- **Data to use**:
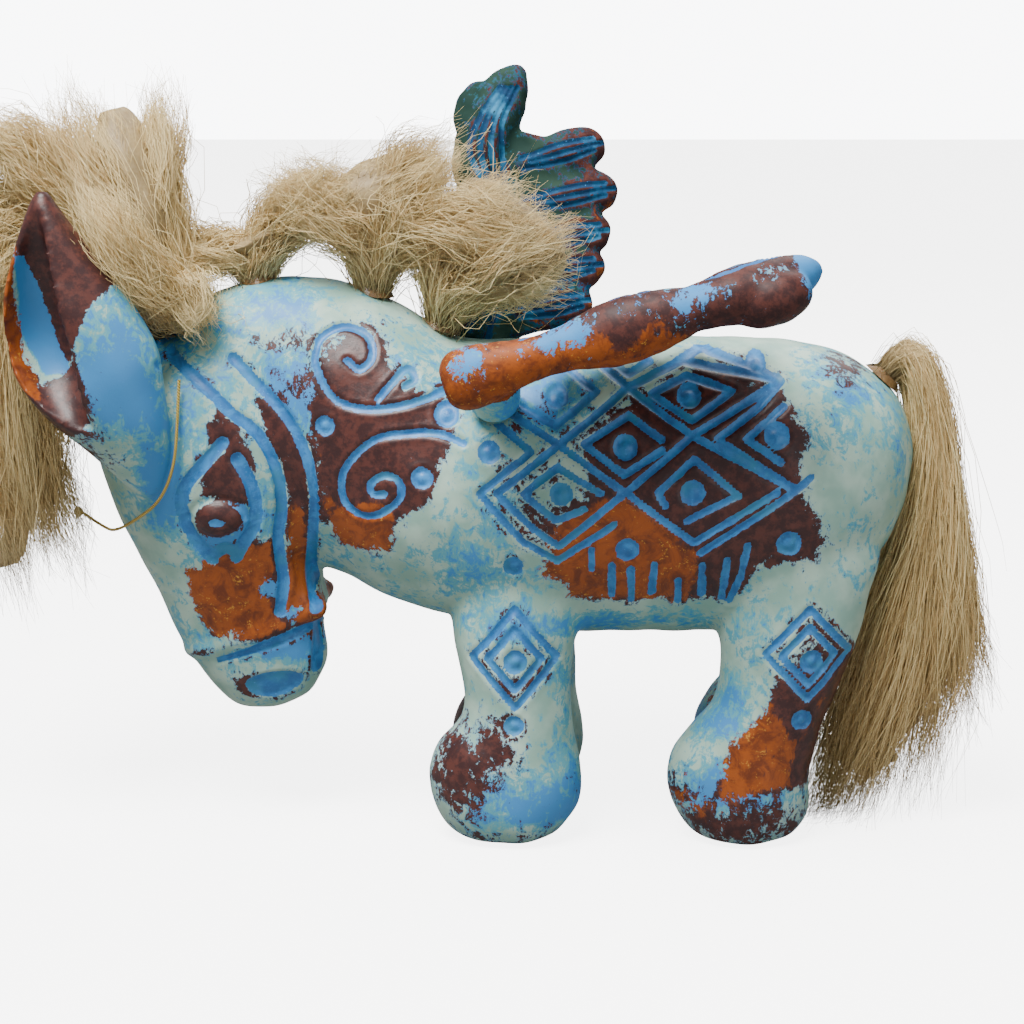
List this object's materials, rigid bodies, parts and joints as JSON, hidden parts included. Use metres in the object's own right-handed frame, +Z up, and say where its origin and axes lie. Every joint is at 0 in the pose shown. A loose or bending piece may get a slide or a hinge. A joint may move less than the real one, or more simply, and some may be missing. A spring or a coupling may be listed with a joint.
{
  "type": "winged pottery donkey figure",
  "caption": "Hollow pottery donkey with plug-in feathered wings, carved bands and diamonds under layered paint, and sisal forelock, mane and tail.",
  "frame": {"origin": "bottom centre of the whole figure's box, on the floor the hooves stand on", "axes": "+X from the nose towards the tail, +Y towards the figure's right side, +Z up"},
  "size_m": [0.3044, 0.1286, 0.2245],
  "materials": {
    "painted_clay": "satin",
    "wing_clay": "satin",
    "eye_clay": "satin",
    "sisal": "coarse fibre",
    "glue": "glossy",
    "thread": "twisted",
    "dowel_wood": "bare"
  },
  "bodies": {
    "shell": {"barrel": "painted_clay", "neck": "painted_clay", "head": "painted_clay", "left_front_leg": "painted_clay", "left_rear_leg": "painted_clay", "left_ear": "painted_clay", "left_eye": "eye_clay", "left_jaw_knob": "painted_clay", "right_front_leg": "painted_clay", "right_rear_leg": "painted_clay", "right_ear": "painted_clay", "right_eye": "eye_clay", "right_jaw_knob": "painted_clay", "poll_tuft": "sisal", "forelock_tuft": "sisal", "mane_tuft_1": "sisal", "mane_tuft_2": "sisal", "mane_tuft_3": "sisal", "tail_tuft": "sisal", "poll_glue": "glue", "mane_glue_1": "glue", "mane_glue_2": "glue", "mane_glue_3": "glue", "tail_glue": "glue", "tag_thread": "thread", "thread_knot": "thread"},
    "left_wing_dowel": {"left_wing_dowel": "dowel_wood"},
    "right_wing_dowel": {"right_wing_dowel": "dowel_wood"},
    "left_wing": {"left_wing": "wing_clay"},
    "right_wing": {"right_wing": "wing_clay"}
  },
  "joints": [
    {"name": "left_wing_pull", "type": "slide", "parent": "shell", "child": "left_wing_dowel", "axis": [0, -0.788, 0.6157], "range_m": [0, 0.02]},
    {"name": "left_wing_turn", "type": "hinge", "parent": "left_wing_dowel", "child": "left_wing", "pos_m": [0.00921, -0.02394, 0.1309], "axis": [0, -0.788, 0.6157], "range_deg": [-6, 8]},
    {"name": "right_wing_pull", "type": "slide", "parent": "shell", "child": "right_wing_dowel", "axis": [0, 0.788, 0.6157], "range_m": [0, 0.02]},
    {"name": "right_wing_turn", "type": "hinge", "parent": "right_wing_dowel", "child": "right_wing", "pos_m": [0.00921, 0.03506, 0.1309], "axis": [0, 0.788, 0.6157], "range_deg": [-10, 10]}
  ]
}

==

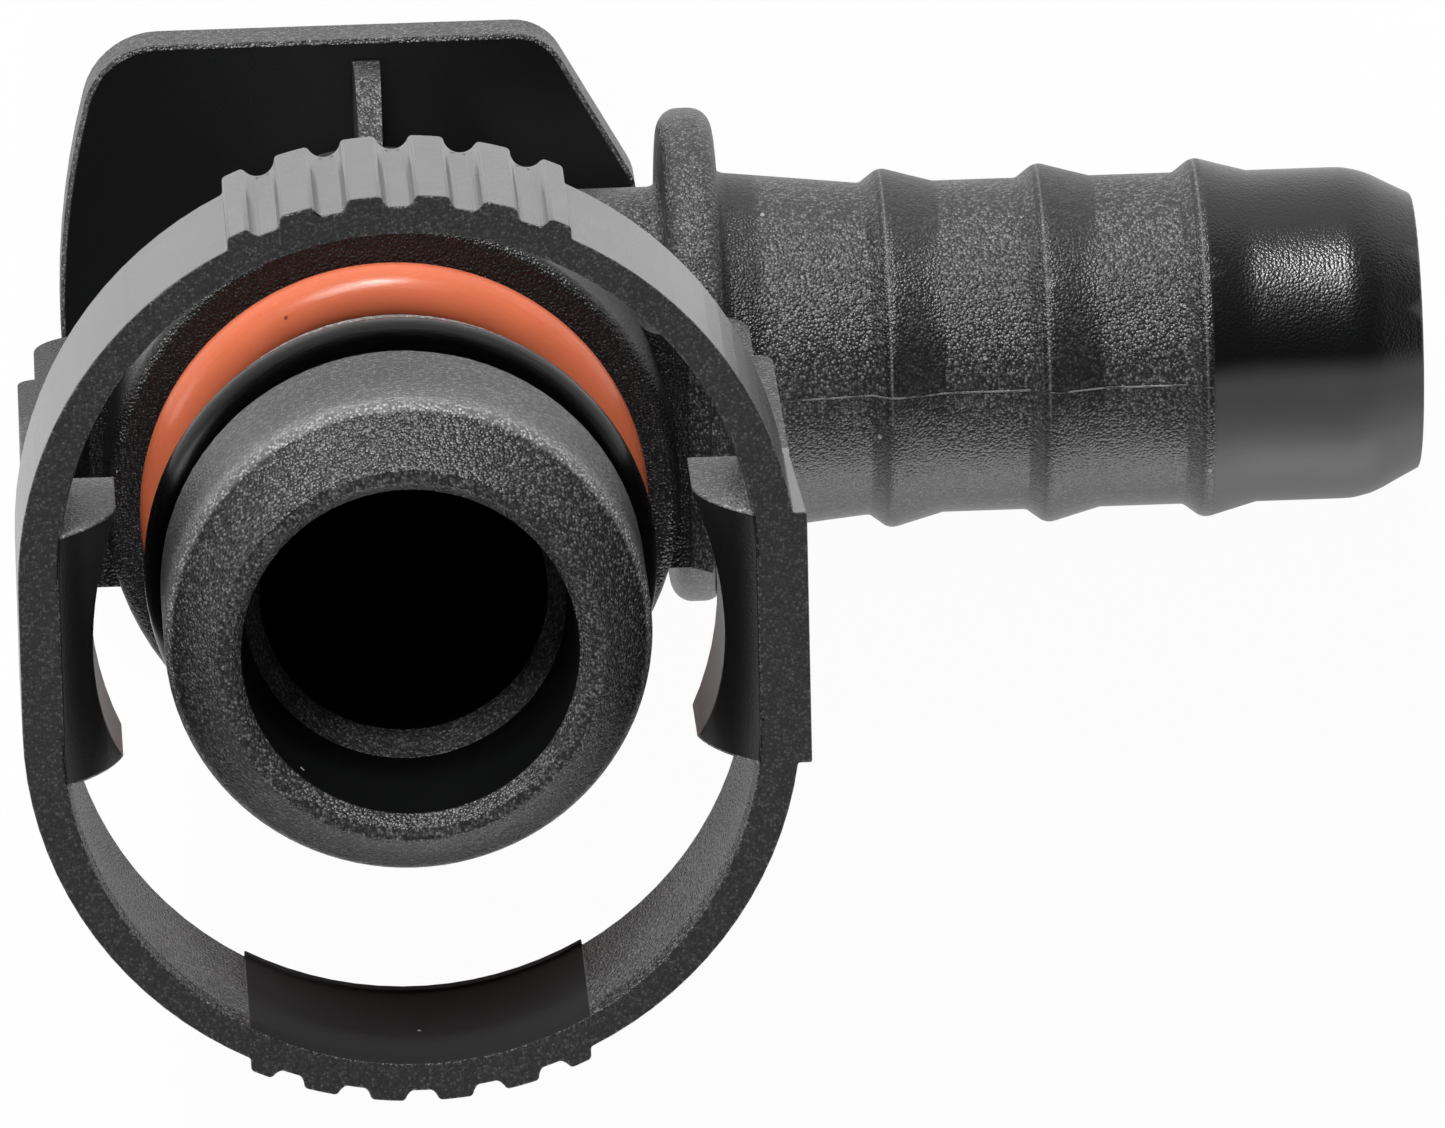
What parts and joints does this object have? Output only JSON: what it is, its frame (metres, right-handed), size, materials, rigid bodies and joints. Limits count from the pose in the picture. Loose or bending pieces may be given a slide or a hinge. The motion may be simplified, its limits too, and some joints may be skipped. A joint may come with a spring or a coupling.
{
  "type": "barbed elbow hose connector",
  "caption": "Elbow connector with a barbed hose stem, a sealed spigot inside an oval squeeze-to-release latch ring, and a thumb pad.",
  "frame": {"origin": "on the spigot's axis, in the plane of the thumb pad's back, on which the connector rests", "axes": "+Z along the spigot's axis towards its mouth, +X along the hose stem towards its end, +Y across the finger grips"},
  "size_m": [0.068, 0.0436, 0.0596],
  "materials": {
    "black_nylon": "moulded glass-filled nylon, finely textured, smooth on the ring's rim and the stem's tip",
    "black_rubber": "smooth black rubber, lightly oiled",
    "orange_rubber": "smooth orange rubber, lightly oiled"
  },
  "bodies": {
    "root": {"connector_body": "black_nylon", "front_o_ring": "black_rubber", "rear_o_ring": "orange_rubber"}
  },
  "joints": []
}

- **Exercise**: How many of the lines above include the string "from"? Reply with the number by itself.

- **Written reply**: 2